Life is too short to dress sadly
Beau Sapeur showed wearable, chic matching sets for women and men. The prints were somehow flamboyant and understated both at the same time.
The brand makes 100% cotton, ethically handmade, ready to wear clothing in Uganda.
Jesu Segun‘s catwalk got all the ladies hot under the collar. It was beautifully curated with fine topless specimens caressing the runway. Not only wearing the exclusive shoes but also serving them up to us on silver platters.
The Jesu Segun show was a great reflection of what the brand represents. It brought superior masculinity, beauty, untouchableness and luxury.

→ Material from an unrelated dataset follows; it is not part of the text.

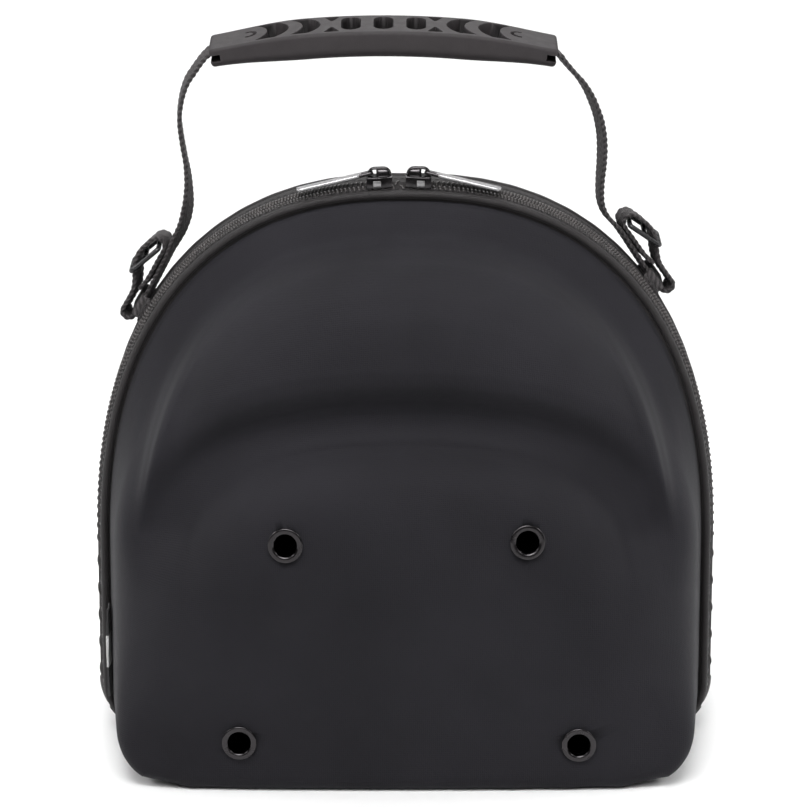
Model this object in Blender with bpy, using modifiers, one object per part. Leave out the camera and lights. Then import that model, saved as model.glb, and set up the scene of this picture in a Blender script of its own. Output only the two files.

Jesu Segun London is a highly exclusive brand. They make only short runs of 10 or so pairs per design. Their shoes have been worn by presidents, on the red carpet and by many celebrities around the world. You can even bespoke your shoes with diamonds, gold or your initials.
Mary Martin brought a collection of gothic, dramatic evening dresses to the catwalk. There was a stunning range of textures. The show was an eery, stylised take on modern femininity. Bringing to life Emo ballerina, beached mermaid and jilted bride characters.
Designers killin’ it
You know when you see highlights of catwalk shows on the news and you see the designer come out at the end? And you’re like: “Is that really him/her?!” This dull, drab-looking individual in black jeans, a black t-shirt and what looks like some beat up, old, Converse All-Stars on their feet.
Well, there was none of that going on here! One of the stand out things to me was the fabulousness of the designers themselves. They had style, they had swagger, they had colour and they were certainly vivacious.
It just brought me joy! A few that I particularly liked were:
Andrew Moss Mackenzie of Jesu Segun London owned the runway, tribal mask and all.
Rebecca Adeoye of Becca Apparel in her elegant, sexy and perfectly formed Cara red scuba dress.
Samson Soboye of Soboye jaunted down the runway looking dapper in a blue double-breasted blazer and print trousers.
And last, but not least, Osbourne Ojarimoni of Erenti strutted his stuff in a way I’ve never before witnessed and did it all in the tightest pair of trousers I’ve ever seen.
The Grand Temple
The catwalk shows took place in the Grand Temple of the Freemason’s Hall. The Grand Temple is where the Masons hold their ceremonial functions.
Each show benefited from the epic backdrop of the 3 massive gilt organs, the speaker’s pulpit and raised blue velvet seating. The drama continued with the sloped walkway that the models entered and exited the catwalk on.
AFWL 2018 was held, for the second year running, at the stunning Freemasons’ Hall in Covent Garden. The juxtaposition of this magnificent yet traditional, 1930s Art Deco building and the exuberance and glamour of AFWL was overwhelming.
AFWL 2018 colonised the foyers, atria, stairwells, cloakrooms and cubbyholes of Freemasons’ Hall in a way that, probably only Africans can. The exhibitors swathed their style and identity all over Freemasons Hall in such a way that the Hall itself became their perfect, complimentary accessory.
The Exhibitors’ Market
The final part of the AWFL puzzle was the Exhibitors’ Market. Rooms and Foyers full of African fashion available to buy. To be found in the Hall’s Grand Robing Room, Vestibules and Entrance Hall. There was clothing, grooming products, footwear, jewellery, bags and, of course, headdresses.
So after you’ve seen it walk down the catwalk, you could rock up, buy it and take it home. Perfection.